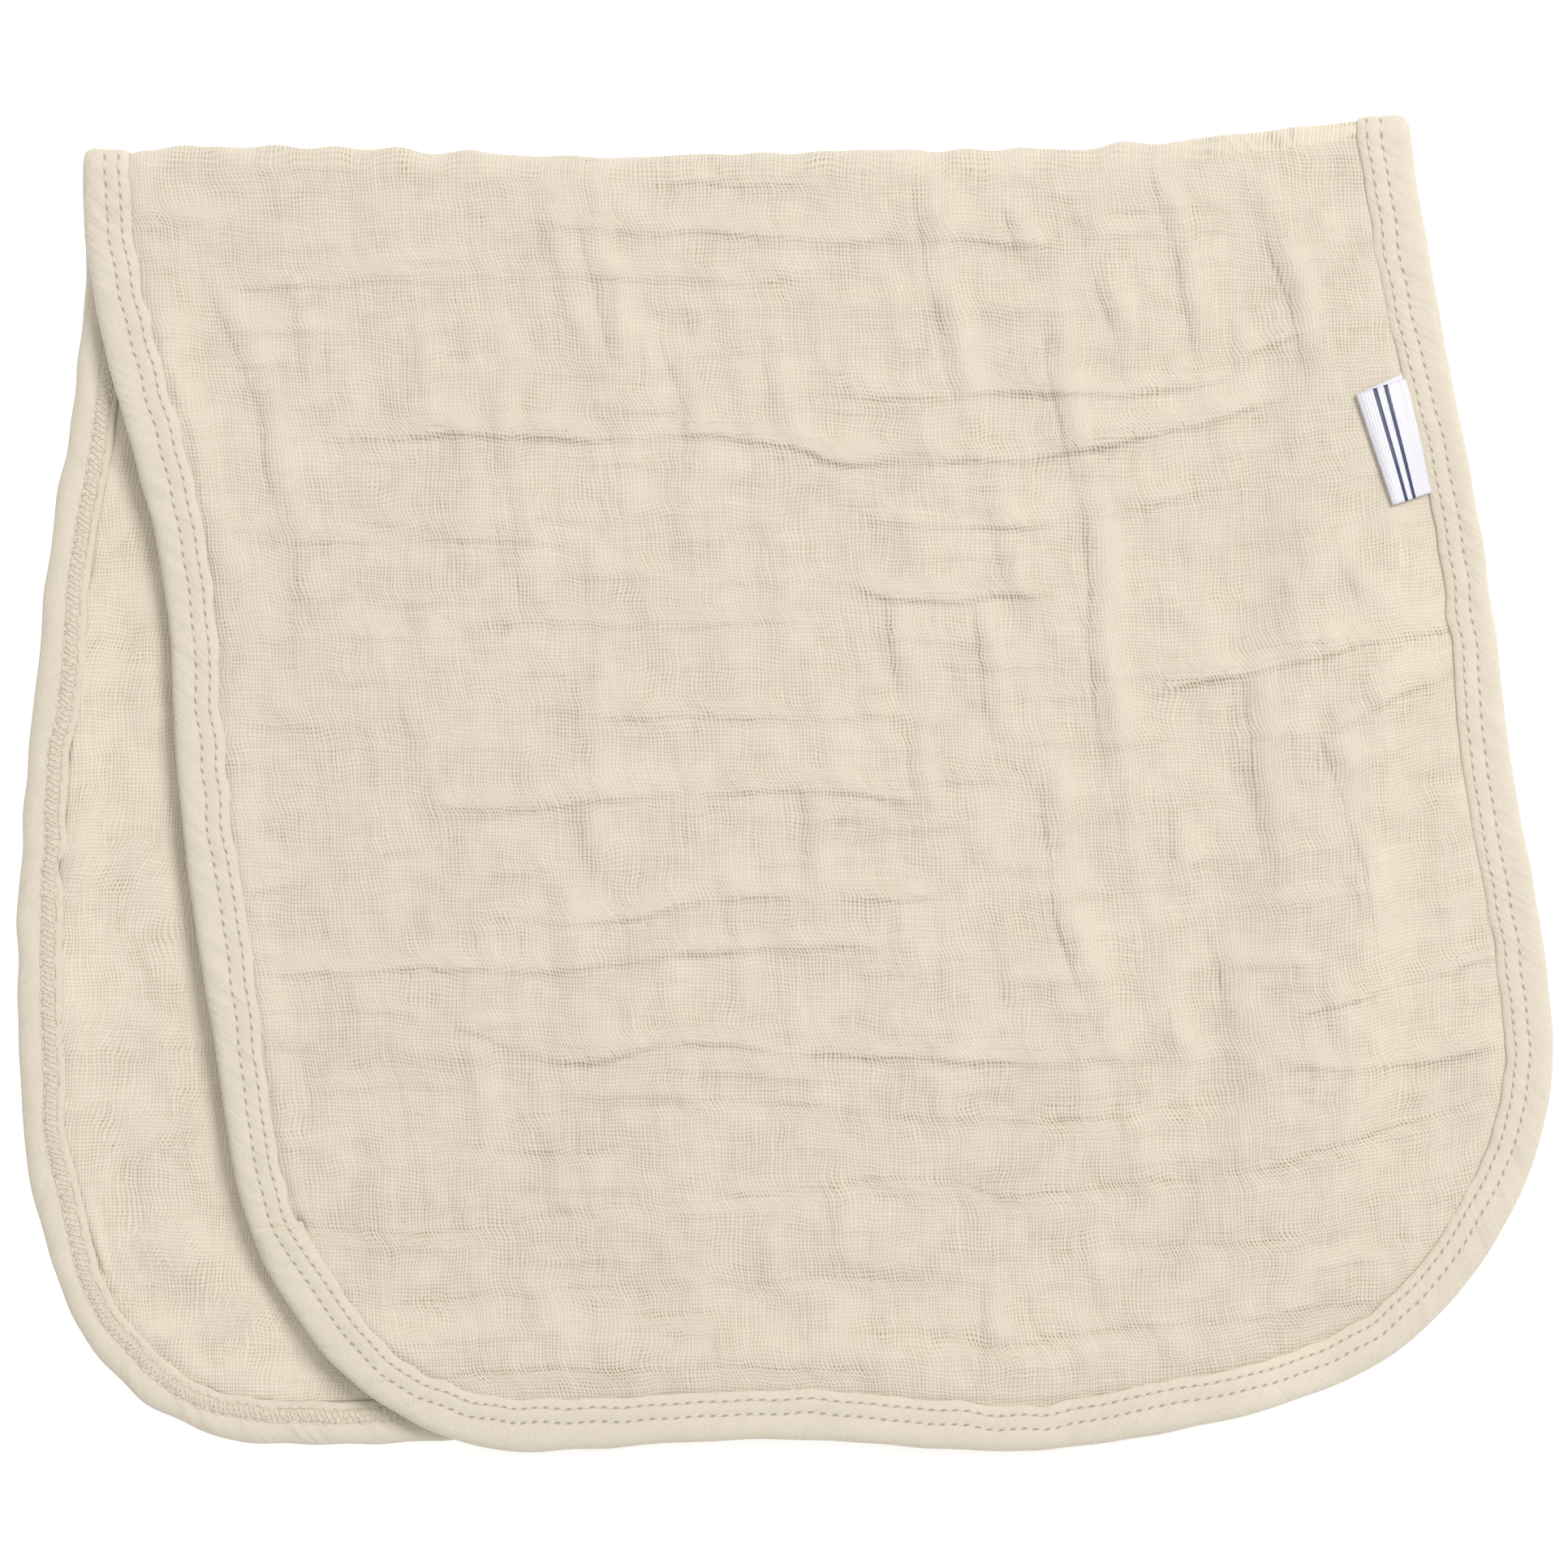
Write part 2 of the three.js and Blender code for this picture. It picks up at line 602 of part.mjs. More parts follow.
function sideLabel() {
  const vertices = [];
  const faces = [];
  const stations = 6;
  const alongSteps = 3;
  const passes = 6;
  const { ply, loopGap } = LABEL;
  const tall = 2 * ply + loopGap;
  const nose = tall / 2;
  const down = new THREE.Vector2(
    LABEL.foldBottom[0] - LABEL.foldTop[0],
    LABEL.foldBottom[1] - LABEL.foldTop[1],
  ).normalize();
  const across = new THREE.Vector2(-down.y, down.x);
  const section = (length) => {
    const run = (from, to, height) =>
      Array.from({ length: alongSteps + 1 }, (_, k) => [lerp(from, to, k / alongSteps), height]);
    const turn = (radius) =>
      [-45, 0, 45].map((degrees) => [
        length - nose + radius * Math.cos(radians(degrees)),
        nose + radius * Math.sin(radians(degrees)),
      ]);
    return [
      ...run(0, length - nose, 0),
      ...turn(nose),
      ...run(length - nose, 0, tall),
      ...run(0, length - nose, tall - ply),
      ...turn(loopGap / 2).reverse(),
      ...run(length - nose, 0, ply),
    ];
  };
  let sides = 0;
  for (let k = 0; k <= stations; k += 1) {
    const f = k / stations;
    const foldX = LABEL.foldTop[0] + f * LABEL.width * down.x;
    const foldY = LABEL.foldTop[1] + f * LABEL.width * down.y;
    let length = LABEL.length;
    let root = [0, 0];
    for (let pass = 0; pass < passes; pass += 1) {
      root = innerTapeEdge(foldY + length * across.y);
      length = (root[0] - foldX) / across.x;
    }
    const points = section(length);
    sides = points.length;
    for (const [along, height] of points) {
      const x = foldX + (length - along) * across.x;
      const y = foldY + (length - along) * across.y;
      const cloth = upperHeight(x, y) + PANEL_THICK / 2;
      const toFold = along / length;
      const rise = LABEL.foldRise * toFold ** 2 + LABEL.rootRise * (1 - toFold) ** 2;
      vertices.push([x, y, cloth + LABEL.aboveCloth + rise + height]);
    }
  }
  for (let k = 0; k < stations; k += 1) {
    for (let m = 0; m < sides; m += 1) {
      const next = (m + 1) % sides;
      faces.push(...quad(k * sides + m, (k + 1) * sides + m, (k + 1) * sides + next, k * sides + next));
    }
  }
  const outline = section(LABEL.length).map(([a, b]) => new THREE.Vector2(a, b));
  for (const [a, b, c] of THREE.ShapeUtils.triangulateShape(outline, [])) {
    faces.push([a, b, c]);
    faces.push([a, c, b].map((index) => index + stations * sides));
  }
  return meshFrom("side_label", vertices, faces, RIBBON_WHITE, 0.45);
}

const burpCloth = new THREE.Group();
burpCloth.add(muslinPanel(), edgeBinding(), sideLabel());

export default burpCloth;
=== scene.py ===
"""A burp cloth of soft cotton gauze, bound all round and folded over at its waist, on a light table."""

import math

import bpy
import numpy as np
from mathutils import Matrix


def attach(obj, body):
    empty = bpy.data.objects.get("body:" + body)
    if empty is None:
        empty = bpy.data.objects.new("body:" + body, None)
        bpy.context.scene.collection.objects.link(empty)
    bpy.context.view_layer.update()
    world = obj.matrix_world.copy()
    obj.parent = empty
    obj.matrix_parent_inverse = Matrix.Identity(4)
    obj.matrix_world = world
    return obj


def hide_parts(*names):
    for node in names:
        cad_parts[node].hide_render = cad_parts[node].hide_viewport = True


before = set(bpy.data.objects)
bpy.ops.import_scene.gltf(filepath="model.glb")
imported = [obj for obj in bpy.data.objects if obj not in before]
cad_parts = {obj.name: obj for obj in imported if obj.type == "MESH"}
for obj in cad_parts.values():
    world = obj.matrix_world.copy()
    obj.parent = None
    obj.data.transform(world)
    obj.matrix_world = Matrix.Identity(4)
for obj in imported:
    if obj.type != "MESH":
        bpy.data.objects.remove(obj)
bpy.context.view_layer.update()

# The cloth is laid out in millimetres, x to the right and y towards the fold, as its solids are
MM = 0.001

# Panel, tape and fold, with the sizes of the solids that the pieces here stand for
PANEL_HALF = 1.0
PANEL_HALF_IN_TAPE = 0.7
PANEL_RIM_INSET = 7.6
TAPE_HALF_HEIGHT = 1.95
TAPE_WIDTH = 9.4
CLEARANCE = 0.4
EDGE_CLEARANCE = 1.2
STEP_OVER_OUTSIDE = 14
STEP_OVER_INSIDE = 15
FOLD_RADIUS = 2.8
FOLD_AXIS_Y = 118.2
HALF_BEND = FOLD_RADIUS * math.pi / 2
FOLD_SETTLES_OVER = 30
FOLD_WAVE_REACH = 45
HEM_WAVE_REACH = 40
PUFF = 1.7

# Steps along a layer's edge, and points round each of its corners, an odd number
EDGE_STEP = 2
CORNER_POINTS = 41
EDGE_TURNS_OVER = 25

# How far the fold line wanders from its mean, as (x, out)
FOLD_WAVE = [
    (-135, -0.4), (-110, 1.6), (-50, -0.9), (-25, -1.1), (20, 0),
    (33, -1.1), (68, 1.4), (91, 4.0), (110, 6.4), (121, 5.9),
]

# Each layer's sides as if its corners were square, as (y, left, right), and what each round
# corner takes away of the side (up) and of the hem (along). A corner of fullness 2 is a
# quarter ellipse, and a fuller one is squarer
UPPER = {
    "hem": -128.2,
    "sides": [
        (122, -134.9, 119.8), (104, -134.2, 122.9), (84, -130.7, 127.1), (50, -121.6, 134.2),
        (28, -118.2, 137.6), (5, -117.1, 140.3), (-25, -113.7, 145.8), (-50, -109.7, 148.8),
        (-75, -106.1, 150.2), (-88, -104.8, 151.5), (-102, -102.8, 154.1), (-115, -101, 157.8),
        (-129, -98, 160.2),
    ],
    "left_corner": {"up": 60, "along": 48, "fullness": 2},
    "right_corner": {"up": 85, "along": 116, "fullness": 2.2},
    "hem_wave": [
        (-65, 0), (-45, -0.1), (-14, 1.9), (6, 2), (26, 0.6), (46, -0.1), (62, 0.9), (80, 1.7),
        (100, 1.3), (120, 0),
    ],
}
LOWER = {
    "hem": -127.6,
    "sides": [
        (122, -134.9, 120.3), (98, -134.6, 118.6), (74, -137.1, 116.8), (50, -141, 114.9),
        (25, -143.8, 113), (0, -146.2, 111), (-25, -147.8, 109), (-50, -148.1, 107.1),
        (-75, -151, 105.1), (-88, -152.1, 104.1), (-104, -155.4, 102.9), (-129, -158.6, 101),
    ],
    "left_corner": {"up": 95, "along": 64, "fullness": 2.2},
    "right_corner": {"up": 70, "along": 52, "fullness": 2},
    "hem_wave": [(-92, 0), (-72, 0.7), (-45, 2.4), (60, 3), (101, 3)],
}

# The upper layer's left edge is not pressed flat: how high it stands, as (y, lift)
LEFT_EDGE_LIFT = [
    (122, 0), (80, 0.2), (40, 0.8), (0, 1.4), (-40, 1.8), (-80, 1.5), (-115, 0.4), (-129, 0),
]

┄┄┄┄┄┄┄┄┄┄

Copy out exactly the lines from the one containing "const burpCloth = new THREE.Group();" to the one containing "obj.matrix_world = world", both ends inclusive.

OUTPUT:
const burpCloth = new THREE.Group();
burpCloth.add(muslinPanel(), edgeBinding(), sideLabel());

export default burpCloth;
=== scene.py ===
"""A burp cloth of soft cotton gauze, bound all round and folded over at its waist, on a light table."""

import math

import bpy
import numpy as np
from mathutils import Matrix


def attach(obj, body):
    empty = bpy.data.objects.get("body:" + body)
    if empty is None:
        empty = bpy.data.objects.new("body:" + body, None)
        bpy.context.scene.collection.objects.link(empty)
    bpy.context.view_layer.update()
    world = obj.matrix_world.copy()
    obj.parent = empty
    obj.matrix_parent_inverse = Matrix.Identity(4)
    obj.matrix_world = world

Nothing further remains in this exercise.